The Federal Circuit concluded that Zipit had not shown that jurisdiction would be unreasonable.  It started its analysis with the district court’s error: Although the district court considered each of the Burger King factors, it then misconstrued Federal Circuit precedent when it held that jurisdiction would be unreasonable where Zipit’s contacts were made solely for the purpose of warning against infringement.  Zipit, 30 F.4th at 1377–79.  The Federal Circuit clarified that its recent Trimble opinion1  makes clear that “there is no general rule that demand letters can never create specific personal jurisdiction.”  Id. at 1377 (quoting Trimble Inc. v. PerDiemCo LLC, 997 F.3d 1147, 1156 (Fed. Cir. 2021)).

Zipit argued that the Federal Circuit has, since Red Wing, permitted patent owners to send notice letters to a party in a forum without creating minimum contacts with that forum.  The Federal Circuit, however, framed Red Wing as endorsing a settlement-promoting policy that must be considered in determining whether the exercise of jurisdiction would be reasonable and fair—but not a consideration that can control the entire inquiry.  Instead, a district court is required to consider this settlement-promoting policy with the other Burger King factors.  Id. at 1379.

In applying the Burger King factors, the Federal Circuit first determined that Zipit may be inconvenienced by adjudicating in California, but the inconvenience is not so unreasonably burdensome as to be unconstitutional.  According to the court, this type of inconvenience is instead best addressed by challenging venue instead of jurisdiction.  The court also noted that Zipit sent representatives to California to meet with Apple in person, and this type of presence reinforces the reasonable foreseeability that a suit could be filed in the forum.  Even where several years passed since Zipit’s last contact with Apple in California, the court determined that Zipit could reasonably foresee Apple filing suit in California once Zipit filed and dismissed its suit without prejudice in Georgia.  Id. at 1379–80.

The second and third Burger King factors weighed in favor of jurisdiction.  For the second factor, the parties did not dispute that California has an interest in adjudicating the dispute based on its “interests in commerce and scientific development” and its “interest in protecting its residents from unwarranted claims of patent infringement.”  Id. at 1380 (quoting Xilinx, Inc. v. Papst Licensing GmbH & Co., 848 F.3d 1346, 1356 (Fed. Cir. 2017)).  For the third factor, Apple clearly has an interest in protecting itself from a patent infringement suit by obtaining convenient and effective relief from a federal court in its home forum.  Id. at 1380.

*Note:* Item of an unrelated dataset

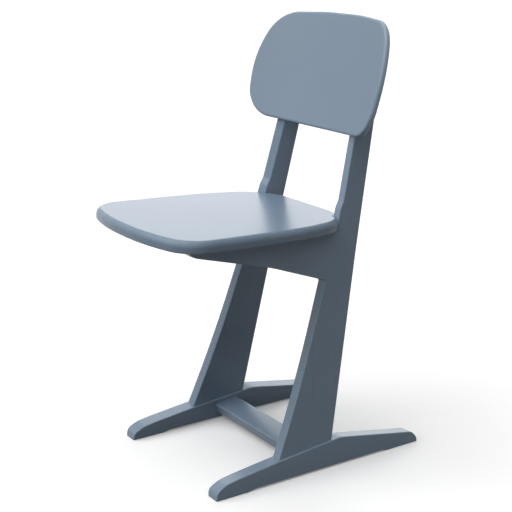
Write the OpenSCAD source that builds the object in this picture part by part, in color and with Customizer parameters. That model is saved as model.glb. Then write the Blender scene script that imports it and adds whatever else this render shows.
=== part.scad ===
// Wooden sled-base desk chair, painted all over
// X runs across the chair with +X on the sitter's left, Y runs to the rear, Z is up
// The origin is on the floor, at the middle of the chair's depth and width

/* [Overall] */
// Depth from the front edge of the seat to the rear ends of the runners
overall_d = 497; // [480:1:520]

/* [Side frames] */
// Thickness of the board that each side frame is cut from
board_t = 20; // [17:1:24]
// Width over the side frames, measured at the floor
stance_w = 309; // [290:1:330]
// Inward lean of each side frame, in degrees
splay = 4.1; // [2:0.1:6]
// Distance from the middle forward to the front of the leg's foot
foot_front = 49; // [42:1:58]
// Distance from the middle back to the rear of the leg's foot
foot_rear = 62; // [54:1:70]
// Height of the fork where the arm leaves the leg
fork_h = 329; // [310:1:340]
// Distance from the middle back to the fork
fork_back = 60; // [50:1:68]
// Radius inside the fork
fork_r = 5; // [2:1:12]
// Distance from the middle forward to the tip of the arm
arm_reach = 206; // [196:1:216]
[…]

Under the fourth factor, the Federal Circuit considered policies that promote settlement to obtain efficient resolution of controversies.  The court found Zipit’s initial contacts with Apple as an attempt to settlement the dispute out of court, which it weighed in Zipit’s favor.  The court nonetheless refused to elevate this factor above all others and balanced it against the remaining factors.  Id. at 1380–81. 

Finally, Zipit did not dispute that there is a shared interest among the states in furthering fundamental substantive social policies.  In cases involving allegations of patent infringement, the same federal law governs the suit regardless of the forum.  Id at 1381. 

In weighing all the factors, the court concluded that Zipit’s initially attempts to resolve its dispute with Apple outside of court in addition to Zipit’s later escalation of its allegations by accusing Apple of willful infringement after Apple rejected licensing attempts and Zipit’s lawsuit against Apple for infringement were sufficient to find jurisdiction.  Therefore, the facts in this case do not qualify as a “rare” situation in which minimum contacts is met but exercise of jurisdiction would be unreasonable.

Implications for Patent Owners and Patent Challengers

Both patent owners and patent challengers should consider carefully their correspondence regarding alleged infringement.  Without a bright-line rule, patent owners may face uncertainty in how much contact with an accused infringer will be sufficient to pull the patent owner into a declaratory-judgment action outside their forum of choice.  It is clear after Zipit that cease-and-desist letters and in-person meetings can support the exercise of jurisdiction in that forum.  Patent challengers who would prefer to litigate in their home forum, however, now have a greater opportunity to do so based on a wholistic view of the circumstances without the jurisdictional bright line rules.